Steve's proposal-- what can you say, right? It could be true. There are a billion, billion neurons. You get more synaptic connections than there are stars in the known universe. Of course, it could be true.
That's what an expedition means-- a long line of everybody, says Pooh. But it's not as good a story if it's true. So it could be true. You could do a billion things really really fast and just think about the ones that you arrive at. But I think the jury's out on that one.
Max and Tomer and this-- and while ago I think Sam Gershman also, right? So Sam Gershman came up to us and we spent a while talking about how you would invent what we were affectionately calling a bullshit generator, our ability to [AUDIO OUT]. Somebody asked me about anything, you know-- tell me about Ionic and Doric columns, you remember something from sixth grade. And you start talking, right?
So the question is, what can you do? And I think this is a really nice attempt. And I think the idea of seeding it from past examples to help construct a search space is a really beautiful idea.
Again, the question is, how do you make that.
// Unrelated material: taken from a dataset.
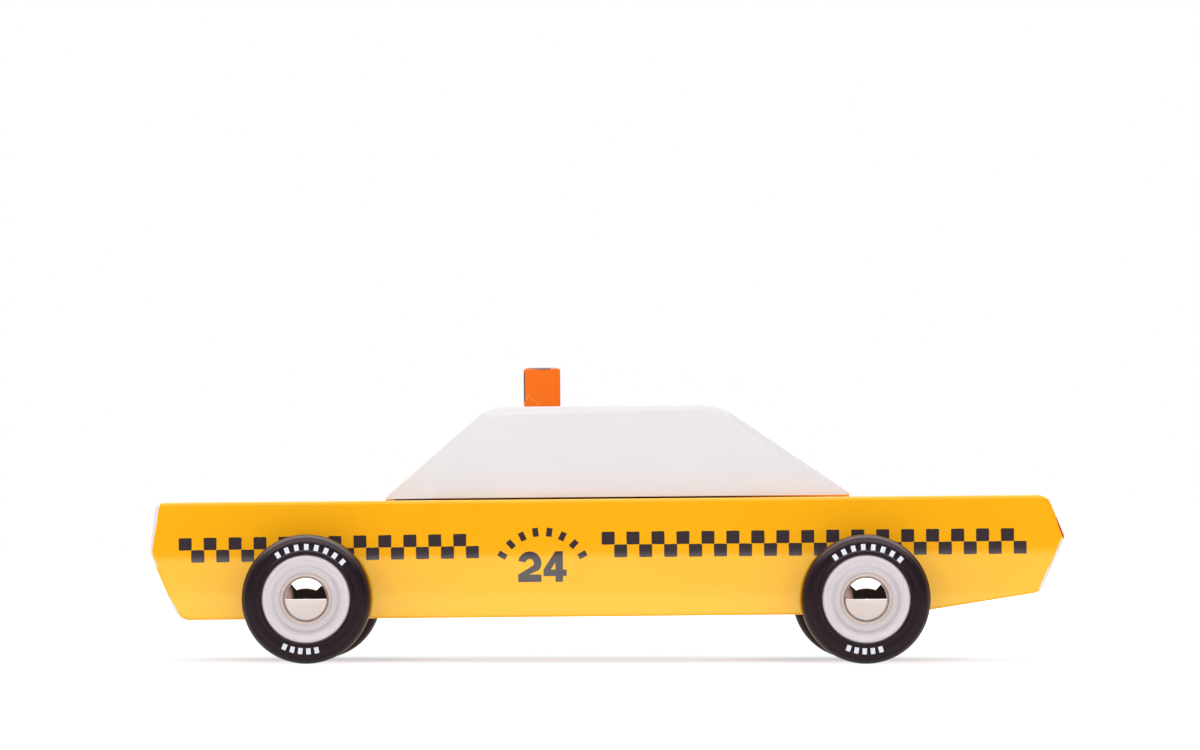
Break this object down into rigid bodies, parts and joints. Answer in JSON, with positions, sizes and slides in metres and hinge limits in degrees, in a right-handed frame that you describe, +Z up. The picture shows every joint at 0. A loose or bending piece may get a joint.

My feeling is still we can do something that works for those kinds of problems where we have past examples. We can do it for any kind of problem.
And so what I really want to push for is use the problem, right? Use the information and the problem. Because for those problems, like romantic movies, we have some existing examples.
We can the search space. We can do that. And for my theater company example, it's perfect.
But for the peppermint example, not so much, right? You're not going to see the search space from examples of candies, or what you know about the construction of candies. If you did, it wouldn't generate the pendulum answer, which we think is a good wrong answer.
So it's not just that. It is I have a problem of a particular kind. It is going to be satisfied by some kind of an answer and not others. How can I use that to help my [INAUDIBLE]? So that's I think the end of what I have to say. And we'll return to questions.